PROBLEM DESCRIPTION –
Write out the whole listing, matching it exactly.

Stored data:

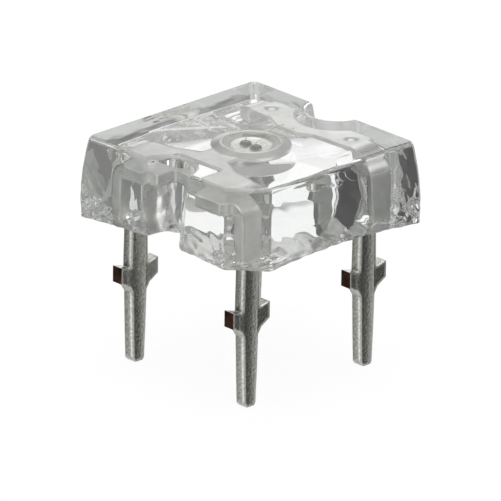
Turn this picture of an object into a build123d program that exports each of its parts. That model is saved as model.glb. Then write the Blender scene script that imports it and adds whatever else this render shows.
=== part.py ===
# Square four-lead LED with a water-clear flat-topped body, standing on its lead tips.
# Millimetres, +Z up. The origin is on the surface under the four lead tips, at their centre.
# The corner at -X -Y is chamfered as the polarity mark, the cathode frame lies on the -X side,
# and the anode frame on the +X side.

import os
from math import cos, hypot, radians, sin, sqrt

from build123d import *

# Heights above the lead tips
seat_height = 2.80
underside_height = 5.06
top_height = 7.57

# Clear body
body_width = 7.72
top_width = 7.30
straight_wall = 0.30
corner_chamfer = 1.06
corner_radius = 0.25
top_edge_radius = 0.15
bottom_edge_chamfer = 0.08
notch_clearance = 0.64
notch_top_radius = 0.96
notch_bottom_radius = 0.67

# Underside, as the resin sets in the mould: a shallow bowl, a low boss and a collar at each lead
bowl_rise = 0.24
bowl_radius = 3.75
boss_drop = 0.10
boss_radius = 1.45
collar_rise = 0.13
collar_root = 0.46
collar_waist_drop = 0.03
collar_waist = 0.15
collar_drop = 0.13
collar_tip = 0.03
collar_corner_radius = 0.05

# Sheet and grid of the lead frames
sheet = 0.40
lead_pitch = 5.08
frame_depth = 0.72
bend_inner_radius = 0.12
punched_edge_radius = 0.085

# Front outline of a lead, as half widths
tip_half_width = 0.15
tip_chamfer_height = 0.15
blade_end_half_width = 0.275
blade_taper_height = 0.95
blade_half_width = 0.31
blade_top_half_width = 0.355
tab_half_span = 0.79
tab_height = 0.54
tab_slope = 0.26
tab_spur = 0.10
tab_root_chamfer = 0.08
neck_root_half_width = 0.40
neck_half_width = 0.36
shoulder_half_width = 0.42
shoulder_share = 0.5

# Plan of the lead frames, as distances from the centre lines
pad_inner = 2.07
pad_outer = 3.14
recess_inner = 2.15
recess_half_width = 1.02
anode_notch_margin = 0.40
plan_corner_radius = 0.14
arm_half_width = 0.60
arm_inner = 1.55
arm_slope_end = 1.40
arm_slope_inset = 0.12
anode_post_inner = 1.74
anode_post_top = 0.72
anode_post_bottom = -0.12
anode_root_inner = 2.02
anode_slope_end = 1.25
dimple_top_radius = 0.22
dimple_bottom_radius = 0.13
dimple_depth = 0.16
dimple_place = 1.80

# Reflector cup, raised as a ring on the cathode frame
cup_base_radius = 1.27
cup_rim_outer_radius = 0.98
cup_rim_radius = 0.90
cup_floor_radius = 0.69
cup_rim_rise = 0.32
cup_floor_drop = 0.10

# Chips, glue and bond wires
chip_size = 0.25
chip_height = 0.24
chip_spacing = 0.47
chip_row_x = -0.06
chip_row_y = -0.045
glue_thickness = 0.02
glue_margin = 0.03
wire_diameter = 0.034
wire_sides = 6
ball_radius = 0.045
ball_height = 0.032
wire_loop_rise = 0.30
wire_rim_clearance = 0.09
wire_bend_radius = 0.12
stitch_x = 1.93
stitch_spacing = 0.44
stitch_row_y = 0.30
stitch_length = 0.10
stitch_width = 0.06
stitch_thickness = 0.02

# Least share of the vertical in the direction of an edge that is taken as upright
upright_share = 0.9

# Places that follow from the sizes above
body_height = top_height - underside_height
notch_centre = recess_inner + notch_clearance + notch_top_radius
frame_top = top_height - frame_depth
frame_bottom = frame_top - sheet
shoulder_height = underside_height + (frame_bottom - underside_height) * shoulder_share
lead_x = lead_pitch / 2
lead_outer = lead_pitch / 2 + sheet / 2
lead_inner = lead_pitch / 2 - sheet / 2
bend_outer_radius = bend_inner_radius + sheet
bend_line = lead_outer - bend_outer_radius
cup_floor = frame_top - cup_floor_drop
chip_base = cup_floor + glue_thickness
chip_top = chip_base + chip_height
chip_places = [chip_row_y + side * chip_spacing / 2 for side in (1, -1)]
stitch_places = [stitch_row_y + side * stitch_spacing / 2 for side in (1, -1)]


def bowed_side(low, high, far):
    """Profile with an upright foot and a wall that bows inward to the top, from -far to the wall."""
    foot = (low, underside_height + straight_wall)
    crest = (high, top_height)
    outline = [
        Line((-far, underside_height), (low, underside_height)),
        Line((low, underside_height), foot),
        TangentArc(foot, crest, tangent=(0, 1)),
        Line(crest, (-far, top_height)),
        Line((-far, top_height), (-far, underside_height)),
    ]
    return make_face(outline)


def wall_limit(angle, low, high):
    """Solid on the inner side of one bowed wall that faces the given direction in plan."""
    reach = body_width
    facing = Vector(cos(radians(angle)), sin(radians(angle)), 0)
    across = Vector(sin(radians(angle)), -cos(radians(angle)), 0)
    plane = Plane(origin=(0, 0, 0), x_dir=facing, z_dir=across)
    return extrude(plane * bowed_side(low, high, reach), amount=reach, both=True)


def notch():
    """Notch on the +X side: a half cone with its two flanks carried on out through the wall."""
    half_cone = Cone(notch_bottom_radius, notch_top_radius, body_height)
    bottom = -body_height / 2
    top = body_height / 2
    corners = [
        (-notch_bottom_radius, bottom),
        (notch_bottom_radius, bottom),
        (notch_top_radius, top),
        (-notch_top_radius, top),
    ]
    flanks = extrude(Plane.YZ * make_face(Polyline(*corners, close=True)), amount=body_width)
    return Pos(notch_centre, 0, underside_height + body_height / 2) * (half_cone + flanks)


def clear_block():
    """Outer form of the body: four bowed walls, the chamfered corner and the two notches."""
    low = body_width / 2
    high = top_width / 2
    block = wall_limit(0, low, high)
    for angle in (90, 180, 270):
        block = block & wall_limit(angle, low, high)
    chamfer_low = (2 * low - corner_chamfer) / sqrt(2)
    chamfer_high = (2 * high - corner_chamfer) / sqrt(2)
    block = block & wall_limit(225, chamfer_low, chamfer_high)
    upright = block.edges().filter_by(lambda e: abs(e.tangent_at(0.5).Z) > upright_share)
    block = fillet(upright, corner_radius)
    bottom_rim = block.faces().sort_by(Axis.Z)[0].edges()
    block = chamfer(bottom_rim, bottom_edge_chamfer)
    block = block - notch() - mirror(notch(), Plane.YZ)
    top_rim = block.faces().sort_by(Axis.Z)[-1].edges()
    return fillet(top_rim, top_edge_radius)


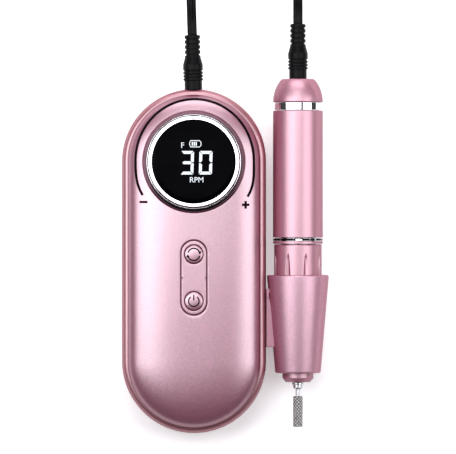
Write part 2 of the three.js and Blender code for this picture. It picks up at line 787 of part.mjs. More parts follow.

OUTPUT OF THE TASK –
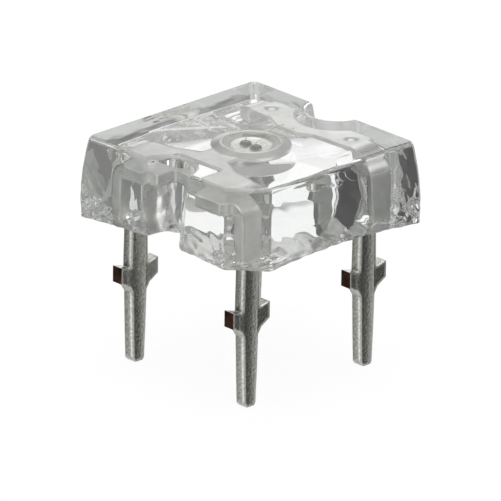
Turn this picture of an object into a build123d program that exports each of its parts. That model is saved as model.glb. Then write the Blender scene script that imports it and adds whatever else this render shows.
=== part.py ===
# Square four-lead LED with a water-clear flat-topped body, standing on its lead tips.
# Millimetres, +Z up. The origin is on the surface under the four lead tips, at their centre.
# The corner at -X -Y is chamfered as the polarity mark, the cathode frame lies on the -X side,
# and the anode frame on the +X side.

import os
from math import cos, hypot, radians, sin, sqrt

from build123d import *

# Heights above the lead tips
seat_height = 2.80
underside_height = 5.06
top_height = 7.57

# Clear body
body_width = 7.72
top_width = 7.30
straight_wall = 0.30
corner_chamfer = 1.06
corner_radius = 0.25
top_edge_radius = 0.15
bottom_edge_chamfer = 0.08
notch_clearance = 0.64
notch_top_radius = 0.96
notch_bottom_radius = 0.67

# Underside, as the resin sets in the mould: a shallow bowl, a low boss and a collar at each lead
bowl_rise = 0.24
bowl_radius = 3.75
boss_drop = 0.10
boss_radius = 1.45
collar_rise = 0.13
collar_root = 0.46
collar_waist_drop = 0.03
collar_waist = 0.15
collar_drop = 0.13
collar_tip = 0.03
collar_corner_radius = 0.05

# Sheet and grid of the lead frames
sheet = 0.40
lead_pitch = 5.08
frame_depth = 0.72
bend_inner_radius = 0.12
punched_edge_radius = 0.085

# Front outline of a lead, as half widths
tip_half_width = 0.15
tip_chamfer_height = 0.15
blade_end_half_width = 0.275
blade_taper_height = 0.95
blade_half_width = 0.31
blade_top_half_width = 0.355
tab_half_span = 0.79
tab_height = 0.54
tab_slope = 0.26
tab_spur = 0.10
tab_root_chamfer = 0.08
neck_root_half_width = 0.40
neck_half_width = 0.36
shoulder_half_width = 0.42
shoulder_share = 0.5

# Plan of the lead frames, as distances from the centre lines
pad_inner = 2.07
pad_outer = 3.14
recess_inner = 2.15
recess_half_width = 1.02
anode_notch_margin = 0.40
plan_corner_radius = 0.14
arm_half_width = 0.60
arm_inner = 1.55
arm_slope_end = 1.40
arm_slope_inset = 0.12
anode_post_inner = 1.74
anode_post_top = 0.72
anode_post_bottom = -0.12
anode_root_inner = 2.02
anode_slope_end = 1.25
dimple_top_radius = 0.22
dimple_bottom_radius = 0.13
dimple_depth = 0.16
dimple_place = 1.80

# Reflector cup, raised as a ring on the cathode frame
cup_base_radius = 1.27
cup_rim_outer_radius = 0.98
cup_rim_radius = 0.90
cup_floor_radius = 0.69
cup_rim_rise = 0.32
cup_floor_drop = 0.10

# Chips, glue and bond wires
chip_size = 0.25
chip_height = 0.24
chip_spacing = 0.47
chip_row_x = -0.06
chip_row_y = -0.045
glue_thickness = 0.02
glue_margin = 0.03
wire_diameter = 0.034
wire_sides = 6
ball_radius = 0.045
ball_height = 0.032
wire_loop_rise = 0.30
wire_rim_clearance = 0.09
wire_bend_radius = 0.12
stitch_x = 1.93
stitch_spacing = 0.44
stitch_row_y = 0.30
stitch_length = 0.10
stitch_width = 0.06
stitch_thickness = 0.02

# Least share of the vertical in the direction of an edge that is taken as upright
upright_share = 0.9

# Places that follow from the sizes above
body_height = top_height - underside_height
notch_centre = recess_inner + notch_clearance + notch_top_radius
frame_top = top_height - frame_depth
frame_bottom = frame_top - sheet
shoulder_height = underside_height + (frame_bottom - underside_height) * shoulder_share
lead_x = lead_pitch / 2
lead_outer = lead_pitch / 2 + sheet / 2
lead_inner = lead_pitch / 2 - sheet / 2
bend_outer_radius = bend_inner_radius + sheet
bend_line = lead_outer - bend_outer_radius
cup_floor = frame_top - cup_floor_drop
chip_base = cup_floor + glue_thickness
chip_top = chip_base + chip_height
chip_places = [chip_row_y + side * chip_spacing / 2 for side in (1, -1)]
stitch_places = [stitch_row_y + side * stitch_spacing / 2 for side in (1, -1)]


def bowed_side(low, high, far):
    """Profile with an upright foot and a wall that bows inward to the top, from -far to the wall."""
    foot = (low, underside_height + straight_wall)
    crest = (high, top_height)
    outline = [
        Line((-far, underside_height), (low, underside_height)),
        Line((low, underside_height), foot),
        TangentArc(foot, crest, tangent=(0, 1)),
        Line(crest, (-far, top_height)),
        Line((-far, top_height), (-far, underside_height)),
    ]
    return make_face(outline)


def wall_limit(angle, low, high):
    """Solid on the inner side of one bowed wall that faces the given direction in plan."""
    reach = body_width
    facing = Vector(cos(radians(angle)), sin(radians(angle)), 0)
    across = Vector(sin(radians(angle)), -cos(radians(angle)), 0)
    plane = Plane(origin=(0, 0, 0), x_dir=facing, z_dir=across)
    return extrude(plane * bowed_side(low, high, reach), amount=reach, both=True)


def notch():
    """Notch on the +X side: a half cone with its two flanks carried on out through the wall."""
    half_cone = Cone(notch_bottom_radius, notch_top_radius, body_height)
    bottom = -body_height / 2
    top = body_height / 2
    corners = [
        (-notch_bottom_radius, bottom),
        (notch_bottom_radius, bottom),
        (notch_top_radius, top),
        (-notch_top_radius, top),
    ]
    flanks = extrude(Plane.YZ * make_face(Polyline(*corners, close=True)), amount=body_width)
    return Pos(notch_centre, 0, underside_height + body_height / 2) * (half_cone + flanks)


def clear_block():
    """Outer form of the body: four bowed walls, the chamfered corner and the two notches."""
    low = body_width / 2
    high = top_width / 2
    block = wall_limit(0, low, high)
    for angle in (90, 180, 270):
        block = block & wall_limit(angle, low, high)
    chamfer_low = (2 * low - corner_chamfer) / sqrt(2)
    chamfer_high = (2 * high - corner_chamfer) / sqrt(2)
    block = block & wall_limit(225, chamfer_low, chamfer_high)
    upright = block.edges().filter_by(lambda e: abs(e.tangent_at(0.5).Z) > upright_share)
    block = fillet(upright, corner_radius)
    bottom_rim = block.faces().sort_by(Axis.Z)[0].edges()
    block = chamfer(bottom_rim, bottom_edge_chamfer)
    block = block - notch() - mirror(notch(), Plane.YZ)
    top_rim = block.faces().sort_by(Axis.Z)[-1].edges()
    return fillet(top_rim, top_edge_radius)


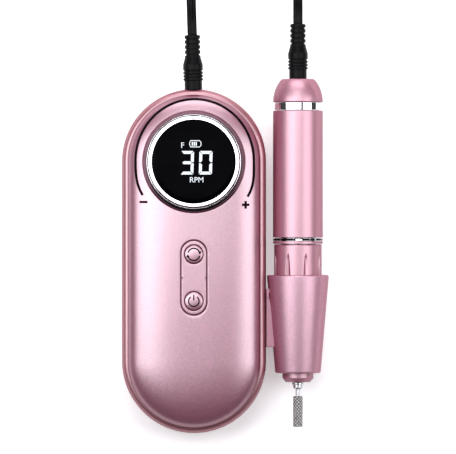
Write part 2 of the three.js and Blender code for this picture. It picks up at line 787 of part.mjs. More parts follow.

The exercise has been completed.